Putting Ornamentation into Practice
    Have students play through and study these and other examples found in the slow movements of the Telemann Methodical Sonatas. Then they can examine pages 140 and 141 of  Quantz’s On Playing the Flute for more extravagant ornaments.

Telemann and Handel
    Many young flutists’ first encounter with Baroque music is through one of the Handel sonatas. The ornamentation in the Methodical Sonatas can suggest ways to ornament Handel’s sonatas. There are many parallels between the two German composers. They were contemporaries who both were influenced by the Italian style. Since Handel spent several years in Italy, one could make the case for using more florid embellishments in the slow movements of his sonatas; however, using this more elaborate type of ornamentation requires in-depth knowledge of Baroque style, which means studying all of Quantz as well as other Baroque treatises.

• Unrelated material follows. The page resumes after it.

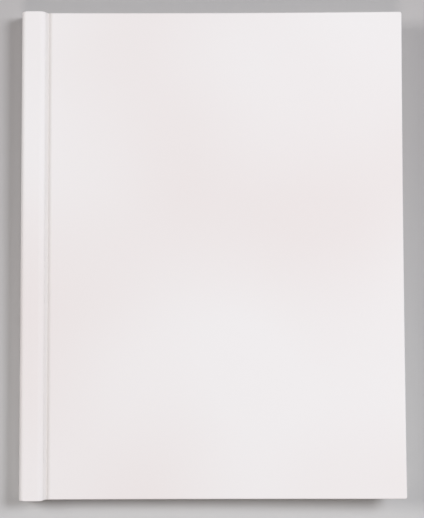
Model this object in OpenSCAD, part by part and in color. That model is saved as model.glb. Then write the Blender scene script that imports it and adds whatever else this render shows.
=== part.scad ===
// Case-bound notebook with a plain white covering, lying closed on its back cover.
// X runs from the spine to the fore edge, Y from tail to head, Z up through the pages.
// The origin is on the resting plane, under the middle of the case.
// All lengths are millimetres.

/* [Pages] */
// Width of a leaf, from the glued back to the fore edge
page_w = 215.9; // [120:0.1:260]
// Height of a leaf, from tail to head
page_h = 279.4; // [150:0.1:340]
// Thickness of the pressed leaves away from the spine
block_t = 9; // [5:0.5:30]

/* [Boards] */
// Thickness of the cover boards
board_t = 2; // [1.6:0.1:3.5]
// Reach of the boards past the leaves at head and tail
head_square = 2.5; // [2:0.5:6]
// Reach of the boards past the leaves at the fore edge
fore_square = 4.5; // [2:0.5:8]
// Radius of the board corners, seen from above
corner_r = 1; // [0.8:0.1:3]
// Radius where the covering turns over a board edge
edge_r = 0.6; // [0.5:0.05:0.9]

/* [Covering] */
// Thickness of the laminated covering paper
wrap_t = 0.25; // [0.2:0.05:0.4]
// Width of the covering turned in behind the board edges
turn_in_w = 15; // [8:1:20]

/* [Endpapers] */
// Thickness of the paper pasted inside each cover
endpaper_t = 0.2; // [0.1:0.05:0.4]
// Strip of turned-in covering left bare around the endpaper
endpaper_margin = 3; // [2:0.5:6]

/* [Spine] */
// Thickness of the board strip along the spine
spine_board_t = 2.5; // [1.5:0.1:4]
// Thickness of the cloth lining glued over the back of the leaves
lining_t = 0.25; // [0.15:0.05:0.5]
// Height of the front ridge above the front board
ridge_rise = 0.8; // [0:0.1:1.5]
// Extra length of the spine past the boards at head and tail
spine_reach = 0.8; // [0.3:0.1:1.5]

/* [Joint] */
// Distance from the back of the spine to the end of the flat ridge
ridge_w = 11.3; // [8:0.1:16]
// Width of the slope from the ridge down into the joint groove
slope_w = 4; // [2:0.1:6]
// Width of the groove floor, from the slope to the board edge
groove_w = 2; // [1:0.1:4]

/* [Bands] */
// Width of the bead at the head and tail of the back
band_w = 2; // [1.2:0.1:3]

/* [Hidden] */

// Points along each ridge slope
slope_steps = 10;
// How far a cutter reaches past the solid that it cuts
past = 1;
$fn = 64;

// Levels through the closed book, from the resting plane up
cover_t = wrap_t + board_t + wrap_t;
block_z0 = cover_t + endpaper_t;
block_z1 = block_z0 + block_t;
case_t = block_z1 + endpaper_t + cover_t;
ridge_z = case_t + ridge_rise;

// Room between the covering and the shoulders, for the lining and the turned-in covering
hem_t = max(lining_t, wrap_t);
// The covering lies this far off the leaves in the groove
joint_lift = max(hem_t, endpaper_t);
groove_front_z = block_z1 + joint_lift + wrap_t;
groove_back_z = block_z0 - joint_lift - wrap_t;

// Stations across the case, measured from the back of the spine
ridge_round = wrap_t + spine_board_t + wrap_t;
block_s0 = ridge_round + lining_t;
block_s1 = block_s0 + page_w;
groove_s0 = ridge_w + slope_w;
hinge_s = groove_s0 + groove_w / 2;
board_s0 = groove_s0 + groove_w;
board_s1 = block_s1 + fore_square;
case_w = board_s1 + wrap_t;

// Heights along the spine
board_h = page_h + 2 * head_square;
case_h = board_h + 2 * wrap_t;
spine_h = case_h + 2 * spine_reach;
spine_corner_r = 1;
lining_h = case_h - 2 * turn_in_w;

// Colours of the finished book
wrap_color = "#ecebe9";
board_color = "#9a958c";
page_color = "#f6f4ec";
endpaper_color = "#f1f0ec";
lining_color = "#e4e0d4";
band_color = "#f3f1ea";

// Share of the way down from the ridge to the groove, 0 on the ridge and 1 in the groove
function ridge_drop(s) = s <= ridge_w ? 0 : s >= groove_s0 ? 1 : (1 - cos(180 * (s - ridge_w) / slope_w)) / 2;

// Outer surface of the covering over the front and back of the spine and joint
function front_skin(s) = ridge_z - ridge_drop(s) * (ridge_z - groove_front_z);
function back_skin(s) = ridge_drop(s) * groove_back_z;

// Points across one joint, from station s0 on the ridge to station s1 in the groove
function joint_stations(s0, s1) = concat(
    [s0],
    [for (i = [0 : slope_steps]) ridge_w + slope_w * i / slope_steps],
    [s1]
);
function reversed(list) = [for (i = [len(list) - 1 : -1 : 0]) list[i]];

// Outline of everything that lies inset under the covering, from station s0 to station s1
function under_skin(inset, s0, s1) = concat(
    [for (s = joint_stations(s0, s1)) [s, front_skin(s) - inset]],
    [for (s = reversed(joint_stations(s0, s1))) [s, back_skin(s) + inset]]
);

// Reach of the spine covering past the boards, fading from the spine to the hinge line
function cap_reach(s) = s <= ridge_round ? 1 : (1 + cos(180 * (s - ridge_round) / (hinge_s - ridge_round))) / 2;

// Carries stations and levels into the frame of the part
module seat() {
    translate([-case_w / 2, 0, 0]) children();
}

// Turns what is drawn for the front cover into its match on the back cover
module flipped() {
    translate([0, 0, case_t]) mirror([0, 0, 1]) children();
}

// Draws a section of stations and levels along the height of the book
module along_spine(length) {
    rotate([90, 0, 0]) linear_extrude(height = length, center = true) children();
}

// Rectangle with round corners, from one corner point to the other
module round_rect(x0, x1, y0, y1, r) {
    translate([x0 + r, y0]) square([x1 - x0 - 2 * r, y1 - y0]);
    translate([x0, y0 + r]) square([x1 - x0, y1 - y0 - 2 * r]);
    for (x = [x0 + r, x1 - r], y = [y0 + r, y1 - r]) translate([x, y]) circle(r);
}

// Flat panel of height h with round corners and round edges
module soft_panel(s0, s1, h, z0, z1, plan_r, side_r) {
    intersection() {
        translate([0, 0, z0]) linear_extrude(height = z1 - z0) round_rect(s0, s1, -h / 2, h / 2, plan_r);
        along_spine(h) round_rect(s0, s1, z0, z1, side_r);
        translate([s0, 0, 0]) rotate([90, 0, 90]) linear_extrude(height = s1 - s0)
            round_rect(-h / 2, h / 2, z0, z1, side_r);
    }
}

// Section of the spine and both joints, inset under the covering, with the spine edges rounded
module spine_section(inset) {
    difference() {
        polygon(under_skin(inset, inset, hinge_s));
        translate([0, ridge_z - ridge_round]) spine_edge_cut(inset);
        translate([0, ridge_round]) mirror([0, 1]) spine_edge_cut(inset);
    }
}

// Corner of the spine section outside its rounded edge
module spine_edge_cut(inset) {
    difference() {
        translate([-past, 0]) square([ridge_round + past, ridge_round + past]);
        translate([ridge_round, 0]) circle(ridge_round - inset);
    }
}

// Plan of the spine covering, inset on its three outer sides, with its caps fading at the joint
module spine_plan(inset) {
    cap = [for (i = [0 : slope_steps]) ridge_round + (hinge_s - ridge_round) * i / slope_steps];
    half_h = case_h / 2 - inset;
    difference() {
        polygon(concat(
            [[inset, half_h + spine_reach]],
            [for (s = cap) [s, half_h + spine_reach * cap_reach(s)]],
            [for (s = reversed(cap)) [s, -half_h - spine_reach * cap_reach(s)]],
            [[inset, -half_h - spine_reach]]
        ));
        for (side = [0, 1]) mirror([0, side]) translate([inset, half_h + spine_reach]) plan_corner_cut(inset);
    }
}

// Corner of the spine plan outside its rounding
module plan_corner_cut(inset) {
    r = spine_corner_r - inset;
    difference() {
        translate([-past, -r]) square([r + past, r + past]);
        translate([r, -r]) circle(r);
    }
}

// Leaves glued at the back, with the back swelled into a shoulder under each ridge
module text_block() {
    inset = wrap_t + joint_lift;
    shoulder = joint_stations(block_s0, hinge_s);
    color(page_color) seat() along_spine(page_h) polygon(concat(
        [for (s = shoulder) [s, front_skin(s) - inset]],
        [[hinge_s, block_z1], [block_s1, block_z1], [block_s1, block_z0], [hinge_s, block_z0]],
        [for (s = reversed(shoulder)) [s, back_skin(s) + inset]]
    ));
}

// Cloth glued over the back of the leaves and both shoulders
module spine_lining() {
    color(lining_color) seat() along_spine(lining_h) difference() {
        polygon(under_skin(wrap_t + joint_lift - lining_t, ridge_round, hinge_s));
        polygon(under_skin(wrap_t + joint_lift, block_s0, hinge_s + past));
    }
}

// Half-round bead that finishes one end of the back
module band(end) {
    color(band_color) seat() translate([block_s0 + band_w / 2, end * page_h / 2, wrap_t + joint_lift])
        intersection() {
            cylinder(d = band_w, h = ridge_z - 2 * (wrap_t + joint_lift));
            translate([-band_w, end > 0 ? 0 : -band_w, 0]) cube([2 * band_w, band_w, ridge_z]);
        }
}

module head_band() {
    band(1);
}

module tail_band() {
    band(-1);
}

// Stiff strip along the spine, rounded under the covering
module spine_board() {
    color(board_color) seat() intersection() {
        along_spine(spine_h) intersection() {
            spine_section(wrap_t);
            square([wrap_t + spine_board_t, ridge_z]);
        }
        linear_extrude(height = ridge_z) spine_plan(wrap_t);
    }
}

// Covering of the spine and both ridges, turned in at head and tail
module spine_wrap() {
    color(wrap_color) seat() intersection() {
        difference() {
            along_spine(spine_h) spine_section(0);
            along_spine(spine_h - 2 * wrap_t) intersection() {
                spine_section(wrap_t);
                square([wrap_t + spine_board_t, ridge_z]);
            }
            along_spine(spine_h + past) polygon(under_skin(2 * wrap_t, ridge_round, hinge_s + past));
            along_spine(lining_h) polygon(under_skin(wrap_t, wrap_t + spine_board_t, hinge_s + past));
        }
        linear_extrude(height = ridge_z) spine_plan(0);
    }
}

// Grey board of the front cover
module cover_board() {
    soft_panel(
        board_s0, board_s1, board_h,
        case_t - wrap_t - board_t, case_t - wrap_t,
        corner_r, edge_r - wrap_t
    );
}

// Covering over the front board, turned in on three sides and run into the joint on the fourth
module cover_wrap() {
    window_h = board_h - 2 * turn_in_w;
    difference() {
        union() {
            soft_panel(board_s0 - wrap_t, case_w, case_h, case_t - cover_t, case_t, corner_r + wrap_t, edge_r);
            translate([hinge_s, -case_h / 2, groove_front_z - wrap_t]) cube([board_s0 - hinge_s, case_h, wrap_t]);
        }
        cover_board();
        translate([board_s0, -window_h / 2, case_t - cover_t - past])
            cube([board_s1 - turn_in_w - board_s0, window_h, past + 2 * wrap_t]);
    }
}

// Paper pasted inside the front cover, stepping up where the turned-in covering ends
module pastedown() {
    sheet_h = board_h - 2 * endpaper_margin;
    window_h = board_h - 2 * turn_in_w;
    window_w = board_s1 - turn_in_w - board_s0;
    difference() {
        union() {
            translate([hinge_s, -sheet_h / 2, block_z1])
                cube([board_s1 - endpaper_margin - hinge_s, sheet_h, endpaper_t]);
            translate([board_s0, -window_h / 2, block_z1])
                cube([window_w, window_h, endpaper_t + wrap_t]);
        }
        translate([board_s0 + endpaper_t, -window_h / 2 + endpaper_t, block_z1 - past])
            cube([window_w - 2 * endpaper_t, window_h - 2 * endpaper_t, past + wrap_t]);
    }
}

module front_board() {
    color(board_color) seat() cover_board();
}

module front_cover_wrap() {
    color(wrap_color) seat() cover_wrap();
}

module front_pastedown() {
    color(endpaper_color) seat() pastedown();
}

module back_board() {
    color(board_color) seat() flipped() cover_board();
}

module back_cover_wrap() {
    color(wrap_color) seat() flipped() cover_wrap();
}

module back_pastedown() {
    color(endpaper_color) seat() flipped() pastedown();
}

text_block();
spine_lining();
head_band();
tail_band();
spine_board();
spine_wrap();
front_board();
front_cover_wrap();
front_pastedown();
back_board();
back_cover_wrap();
back_pastedown();
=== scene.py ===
"""Case-bound lined notebook with a plain white covering, lying closed on its back cover."""
import logging
import math
import random
from dataclasses import dataclass, field
from enum import Enum
from functools import partial
from typing import Callable, Sequence

import bpy
from bpy.types import Material, Node, NodeSocket, NodeTree, Object
from mathutils import Euler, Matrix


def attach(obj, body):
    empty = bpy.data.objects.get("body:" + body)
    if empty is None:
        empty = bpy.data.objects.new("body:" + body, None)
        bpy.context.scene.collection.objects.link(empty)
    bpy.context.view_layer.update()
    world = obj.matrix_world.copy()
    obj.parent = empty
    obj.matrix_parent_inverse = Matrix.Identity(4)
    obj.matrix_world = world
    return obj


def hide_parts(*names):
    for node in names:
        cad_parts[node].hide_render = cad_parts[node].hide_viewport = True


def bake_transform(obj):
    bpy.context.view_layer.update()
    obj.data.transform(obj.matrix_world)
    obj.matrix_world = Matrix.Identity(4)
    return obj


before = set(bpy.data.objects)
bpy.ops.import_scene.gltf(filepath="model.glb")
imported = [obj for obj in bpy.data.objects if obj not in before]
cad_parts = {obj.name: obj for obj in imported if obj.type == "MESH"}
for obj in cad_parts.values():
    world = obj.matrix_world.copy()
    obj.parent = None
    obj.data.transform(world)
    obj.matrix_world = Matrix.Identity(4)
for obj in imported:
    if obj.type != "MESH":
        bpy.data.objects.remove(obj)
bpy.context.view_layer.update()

LOG = logging.getLogger("notebook")
MM = 0.001
# Millimetres that keep the faces of neighbouring pieces apart.
CLEARANCE = 0.02
# Equal stations or shares may differ by this much.
TINY = 0.001
# Most values of a noise texture lie between these two, so they are spread to the whole range.
NOISE_LOW = 0.35
NOISE_HIGH = 0.65

Point = tuple[float, float, float]
Section = Callable[[float], float]


class Side(Enum):
    """The two covers of the closed book."""

    FRONT = "front"
    BACK = "back"


def smooth_step(share: float) -> float:
    """Returns a cosine ramp from 0 to 1 for a share that is cut off at 0 and 1."""
    return (1 - math.cos(math.pi * min(1.0, max(0.0, share)))) / 2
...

But be careful, for as Quantz warns, “so many incorrect and awkward ideas appear that it would be better in many cases to play the melody as the composer has set it rather than to spoil it repeatedly with such wretched variations (p. 136).”
    It is never too early to start learning the fundamentals of ornamentation, and Telemann’s Methodical Sonatas plus a well-informed teacher will greatly enrich a student’s study of both the Telemann and the Handel Sonatas.